= Problem statement =
Reproduce all of the data exactly, with no line skipped.

○ ○ ○ ○

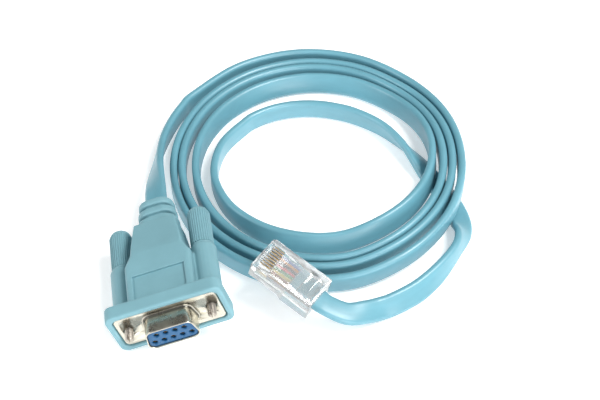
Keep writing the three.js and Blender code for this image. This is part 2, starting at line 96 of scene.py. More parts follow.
# Edge of the knob's collar, as insets from its radius and distances from its start
COLLAR_EDGE = ((0.35, 0), (0.1, 0.1), (0, 0.3), (0, 0.6), (0.1, 0.75))
KNOB_RIBS = 30
RIB_RADIUS = 0.28
RIB_SIDES = 8
RIB_START = KNOB_START + 0.9
RIB_END = KNOB_END - 1.7
CONNECTOR_ROLL = math.radians(15.75)
NECK_END = 43.2
CONNECTOR_MIDDLE_Y = (NECK_END - SKIRT[2]) / 2
FLANGE = (34.8, 16.5, 2.4)
LABEL = (15.8, 8.4, 0.72)
LABEL_START = 4.9
HOOD_TOP = 7.0
HOOD_VOXEL = 0.26
AXIS_HEIGHT = (
    FLANGE[2] + (FLANGE[0] / 2 - FLANGE[2]) * math.sin(CONNECTOR_ROLL)
    + (FLANGE[1] / 2 - FLANGE[2]) * math.cos(CONNECTOR_ROLL)
)

# Cable, in millimetres
CABLE_WIDTH = 7.0
CABLE_THICKNESS = 2.5
CABLE_STEP = 1.4
CABLE_SEAT_GAP = 0.3
FLOOR_GAP = 0.15
COIL_CENTRE = (55, 60)
COIL_START_ANGLE = 135
COIL_TURNS = 4
COIL_STEPS = 16
# Radius at the coil's left, far, right and near side, turn by turn from the outside in
COIL_REACH = (
    (53.4, 48.5, 45.7, 41.3, 35.6),
    (53.6, 48.6, 45.8, 40.6, 28.6),
    (44.5, 41.6, 38.7, 35.6),
    (48.2, 43.4, 40.4, 32.3),
)
# The turns' rise over the inner pass, and where it is, in degrees round the coil
CROSSING_LIFT = 3.1
CROSSING_FROM = 2
CROSSING_TO = -52
CROSSING_RAMP = 45
# The innermost turn's lean in degrees, and where it comes and goes, in turns from the start
INNER_LEAN = 35
LEAN_FROM = 2.7
LEAN_TO = 3.66
LEAN_RAMP = 0.35
# Points of the free lengths as x, y, height and the turn of the width in degrees, 90 on edge.
# The inner pass and the tail lie on the floor, so their points have no height
LEAD_POINTS = (
    (0.1, 49.5, 11.3, 18), (0.4, 55.0, 10.0, 32), (0.9, 61.0, 8.2, 50), (1.8, 67.5, 6.4, 68),
    (3.2, 74.0, 4.9, 80), (5.4, 80.8, 4.0, 88), (8.6, 87.6, 3.65, 90), (12.4, 93.4, 3.65, 90),
)
INNER_PASS_POINTS = (
    (36.2, 85.0, 90), (40.6, 86.7, 90), (45.4, 87.7, 90), (50.5, 87.9, 90), (56.0, 87.2, 90),
    (61.8, 85.4, 90), (69.0, 81.6, 90), (76.8, 74.6, 84), (82.4, 66.0, 66), (85.9, 58.6, 34),
    (88.6, 52.0, 6), (91.0, 45.6, 0), (92.8, 39.2, 0), (93.7, 33.2, 0), (93.4, 28.2, 22),
)
TAIL_POINTS = (
    (92.2, 23.8, 58), (89.8, 19.6, 80), (86.0, 15.0, 76), (80.6, 9.8, 62), (74.0, 5.2, 50),
    (66.6, 2.0, 45), (62.0, 0.8, 42),
)
PLUG_LEAD_POINTS = (
    (56.8, -0.9, 4.4, 34), (51.0, -1.8, 6.1, 14),
)

# Clear plug, in millimetres in its own frame: X across the wires, Y to the nose, Z out of the top face
PLUG_TOP_CENTRE = (36.6, 8.7, 15.7)
PLUG_YAW = math.radians(46)
PLUG_PITCH = math.radians(14)
PLUG_ROLL = math.radians(-2)
PLUG_REAR = -10.73
WIRE_DEPTH = 4.2
JACKET_LENGTH = 9.2
JACKET_STRAIGHT = 2.5
BODY_BEVEL = 0.08
LATCH_BEVEL = 0.15
CRIMP = (7.0, 1.7, 1.15)
CRIMP_STARTS = (1.2, 3.6)

# How far a cutting piece reaches past what it cuts, in millimetres
CUT_PAST = 1
SLOT_CUT_PAST = 2
FLARE_CUT_PAST = 0.3
CRIMP_CUT_PAST = 0.5

# Meshes: shading creases where faces meet at more than an angle, in degrees
CREASE_ANGLE = 35
ROUND_CREASE_ANGLE = 50
BEVEL_ANGLE = 40
FLAT_ANGLE = 1
MERGE_DISTANCE = 1e-7

CONNECTOR = (
    Matrix.Translation(mm(0, -CONNECTOR_MIDDLE_Y, AXIS_HEIGHT)) @ Matrix.Rotation(-CONNECTOR_ROLL, 4, "Y")
)
PLUG = (
    Matrix.Translation(mm(PLUG_TOP_CENTRE[0], PLUG_TOP_CENTRE[1] - CONNECTOR_MIDDLE_Y, PLUG_TOP_CENTRE[2]))
    @ Matrix.Rotation(PLUG_YAW, 4, "Z") @ Matrix.Rotation(PLUG_PITCH, 4, "X")
    @ Matrix.Rotation(PLUG_ROLL, 4, "Y")
)

# Camera: the photograph's place and angle, worked out from the connector's known sizes. The eye is
# in millimetres from the face plate
CAMERA_EYE = (1.0, -226.4, 310.2)
CAMERA_LOOK = Vector((0.1068, 0.6614, -0.7424))
CAMERA_FOCAL_PIXELS = 1300
CAMERA_SENSOR = 36
CAMERA_NEAR = 0.01
PHOTO_WIDTH = 600

# Soft studio lights: name, place and size in metres, energy and colour
LIGHT_AIM = (0.05, 0.03, 0)
LIGHTS = (
    ("key_light", (0.45, -0.12, 0.76), 0.4, 7.2, (1.0, 0.985, 0.96)),
    ("front_light", (0.3, -0.8, 0.26), 0.6, 4.7, (0.96, 0.98, 1.0)),
    ("left_light", (-0.65, 0.0, 0.5), 0.5, 3.6, (1.0, 1.0, 1.0)),
)
WORLD_STRENGTH = 0.42

# Stage, in metres
FLOOR_REACH = 3.0
FLOOR_DROP = 0.0002
CARD_PLACE = (-0.16, 0.33, 0.40)
CARD_AIM = (0, -0.02, 0.012)
CARD_SIZE = (0.9, 0.62)
CARD_COLOUR = (0.02, 0.018, 0.015)


def make_camera():
    """The camera, where the photograph was taken from."""
    data = bpy.data.cameras.new("camera")
    data.sensor_width = CAMERA_SENSOR
    data.lens = CAMERA_SENSOR * CAMERA_FOCAL_PIXELS / PHOTO_WIDTH
    data.clip_start = CAMERA_NEAR
    camera = bpy.data.objects.new("camera", data)
    bpy.context.collection.objects.link(camera)
    camera.location = mm(CAMERA_EYE[0], CAMERA_EYE[1] - CONNECTOR_MIDDLE_Y, CAMERA_EYE[2])
    camera.rotation_euler = CAMERA_LOOK.to_track_quat("-Z", "Y").to_euler()
    bpy.context.scene.camera = camera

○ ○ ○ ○

= Output of the exercise =
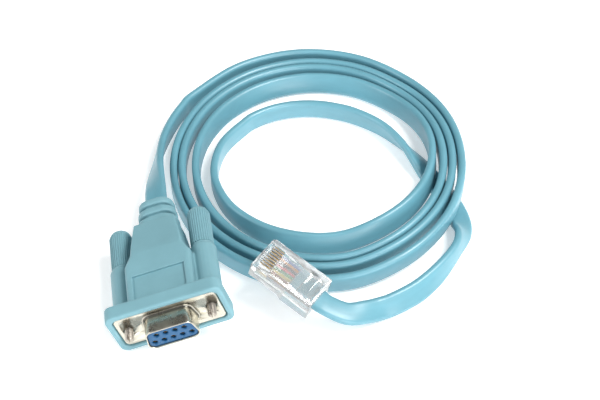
Keep writing the three.js and Blender code for this image. This is part 2, starting at line 96 of scene.py. More parts follow.
# Edge of the knob's collar, as insets from its radius and distances from its start
COLLAR_EDGE = ((0.35, 0), (0.1, 0.1), (0, 0.3), (0, 0.6), (0.1, 0.75))
KNOB_RIBS = 30
RIB_RADIUS = 0.28
RIB_SIDES = 8
RIB_START = KNOB_START + 0.9
RIB_END = KNOB_END - 1.7
CONNECTOR_ROLL = math.radians(15.75)
NECK_END = 43.2
CONNECTOR_MIDDLE_Y = (NECK_END - SKIRT[2]) / 2
FLANGE = (34.8, 16.5, 2.4)
LABEL = (15.8, 8.4, 0.72)
LABEL_START = 4.9
HOOD_TOP = 7.0
HOOD_VOXEL = 0.26
AXIS_HEIGHT = (
    FLANGE[2] + (FLANGE[0] / 2 - FLANGE[2]) * math.sin(CONNECTOR_ROLL)
    + (FLANGE[1] / 2 - FLANGE[2]) * math.cos(CONNECTOR_ROLL)
)

# Cable, in millimetres
CABLE_WIDTH = 7.0
CABLE_THICKNESS = 2.5
CABLE_STEP = 1.4
CABLE_SEAT_GAP = 0.3
FLOOR_GAP = 0.15
COIL_CENTRE = (55, 60)
COIL_START_ANGLE = 135
COIL_TURNS = 4
COIL_STEPS = 16
# Radius at the coil's left, far, right and near side, turn by turn from the outside in
COIL_REACH = (
    (53.4, 48.5, 45.7, 41.3, 35.6),
    (53.6, 48.6, 45.8, 40.6, 28.6),
    (44.5, 41.6, 38.7, 35.6),
    (48.2, 43.4, 40.4, 32.3),
)
# The turns' rise over the inner pass, and where it is, in degrees round the coil
CROSSING_LIFT = 3.1
CROSSING_FROM = 2
CROSSING_TO = -52
CROSSING_RAMP = 45
# The innermost turn's lean in degrees, and where it comes and goes, in turns from the start
INNER_LEAN = 35
LEAN_FROM = 2.7
LEAN_TO = 3.66
LEAN_RAMP = 0.35
# Points of the free lengths as x, y, height and the turn of the width in degrees, 90 on edge.
# The inner pass and the tail lie on the floor, so their points have no height
LEAD_POINTS = (
    (0.1, 49.5, 11.3, 18), (0.4, 55.0, 10.0, 32), (0.9, 61.0, 8.2, 50), (1.8, 67.5, 6.4, 68),
    (3.2, 74.0, 4.9, 80), (5.4, 80.8, 4.0, 88), (8.6, 87.6, 3.65, 90), (12.4, 93.4, 3.65, 90),
)
INNER_PASS_POINTS = (
    (36.2, 85.0, 90), (40.6, 86.7, 90), (45.4, 87.7, 90), (50.5, 87.9, 90), (56.0, 87.2, 90),
    (61.8, 85.4, 90), (69.0, 81.6, 90), (76.8, 74.6, 84), (82.4, 66.0, 66), (85.9, 58.6, 34),
    (88.6, 52.0, 6), (91.0, 45.6, 0), (92.8, 39.2, 0), (93.7, 33.2, 0), (93.4, 28.2, 22),
)
TAIL_POINTS = (
    (92.2, 23.8, 58), (89.8, 19.6, 80), (86.0, 15.0, 76), (80.6, 9.8, 62), (74.0, 5.2, 50),
    (66.6, 2.0, 45), (62.0, 0.8, 42),
)
PLUG_LEAD_POINTS = (
    (56.8, -0.9, 4.4, 34), (51.0, -1.8, 6.1, 14),
)

# Clear plug, in millimetres in its own frame: X across the wires, Y to the nose, Z out of the top face
PLUG_TOP_CENTRE = (36.6, 8.7, 15.7)
PLUG_YAW = math.radians(46)
PLUG_PITCH = math.radians(14)
PLUG_ROLL = math.radians(-2)
PLUG_REAR = -10.73
WIRE_DEPTH = 4.2
JACKET_LENGTH = 9.2
JACKET_STRAIGHT = 2.5
BODY_BEVEL = 0.08
LATCH_BEVEL = 0.15
CRIMP = (7.0, 1.7, 1.15)
CRIMP_STARTS = (1.2, 3.6)

# How far a cutting piece reaches past what it cuts, in millimetres
CUT_PAST = 1
SLOT_CUT_PAST = 2
FLARE_CUT_PAST = 0.3
CRIMP_CUT_PAST = 0.5

# Meshes: shading creases where faces meet at more than an angle, in degrees
CREASE_ANGLE = 35
ROUND_CREASE_ANGLE = 50
BEVEL_ANGLE = 40
FLAT_ANGLE = 1
MERGE_DISTANCE = 1e-7

CONNECTOR = (
    Matrix.Translation(mm(0, -CONNECTOR_MIDDLE_Y, AXIS_HEIGHT)) @ Matrix.Rotation(-CONNECTOR_ROLL, 4, "Y")
)
PLUG = (
    Matrix.Translation(mm(PLUG_TOP_CENTRE[0], PLUG_TOP_CENTRE[1] - CONNECTOR_MIDDLE_Y, PLUG_TOP_CENTRE[2]))
    @ Matrix.Rotation(PLUG_YAW, 4, "Z") @ Matrix.Rotation(PLUG_PITCH, 4, "X")
    @ Matrix.Rotation(PLUG_ROLL, 4, "Y")
)

# Camera: the photograph's place and angle, worked out from the connector's known sizes. The eye is
# in millimetres from the face plate
CAMERA_EYE = (1.0, -226.4, 310.2)
CAMERA_LOOK = Vector((0.1068, 0.6614, -0.7424))
CAMERA_FOCAL_PIXELS = 1300
CAMERA_SENSOR = 36
CAMERA_NEAR = 0.01
PHOTO_WIDTH = 600

# Soft studio lights: name, place and size in metres, energy and colour
LIGHT_AIM = (0.05, 0.03, 0)
LIGHTS = (
    ("key_light", (0.45, -0.12, 0.76), 0.4, 7.2, (1.0, 0.985, 0.96)),
    ("front_light", (0.3, -0.8, 0.26), 0.6, 4.7, (0.96, 0.98, 1.0)),
    ("left_light", (-0.65, 0.0, 0.5), 0.5, 3.6, (1.0, 1.0, 1.0)),
)
WORLD_STRENGTH = 0.42

# Stage, in metres
FLOOR_REACH = 3.0
FLOOR_DROP = 0.0002
CARD_PLACE = (-0.16, 0.33, 0.40)
CARD_AIM = (0, -0.02, 0.012)
CARD_SIZE = (0.9, 0.62)
CARD_COLOUR = (0.02, 0.018, 0.015)


def make_camera():
    """The camera, where the photograph was taken from."""
    data = bpy.data.cameras.new("camera")
    data.sensor_width = CAMERA_SENSOR
    data.lens = CAMERA_SENSOR * CAMERA_FOCAL_PIXELS / PHOTO_WIDTH
    data.clip_start = CAMERA_NEAR
    camera = bpy.data.objects.new("camera", data)
    bpy.context.collection.objects.link(camera)
    camera.location = mm(CAMERA_EYE[0], CAMERA_EYE[1] - CONNECTOR_MIDDLE_Y, CAMERA_EYE[2])
    camera.rotation_euler = CAMERA_LOOK.to_track_quat("-Z", "Y").to_euler()
    bpy.context.scene.camera = camera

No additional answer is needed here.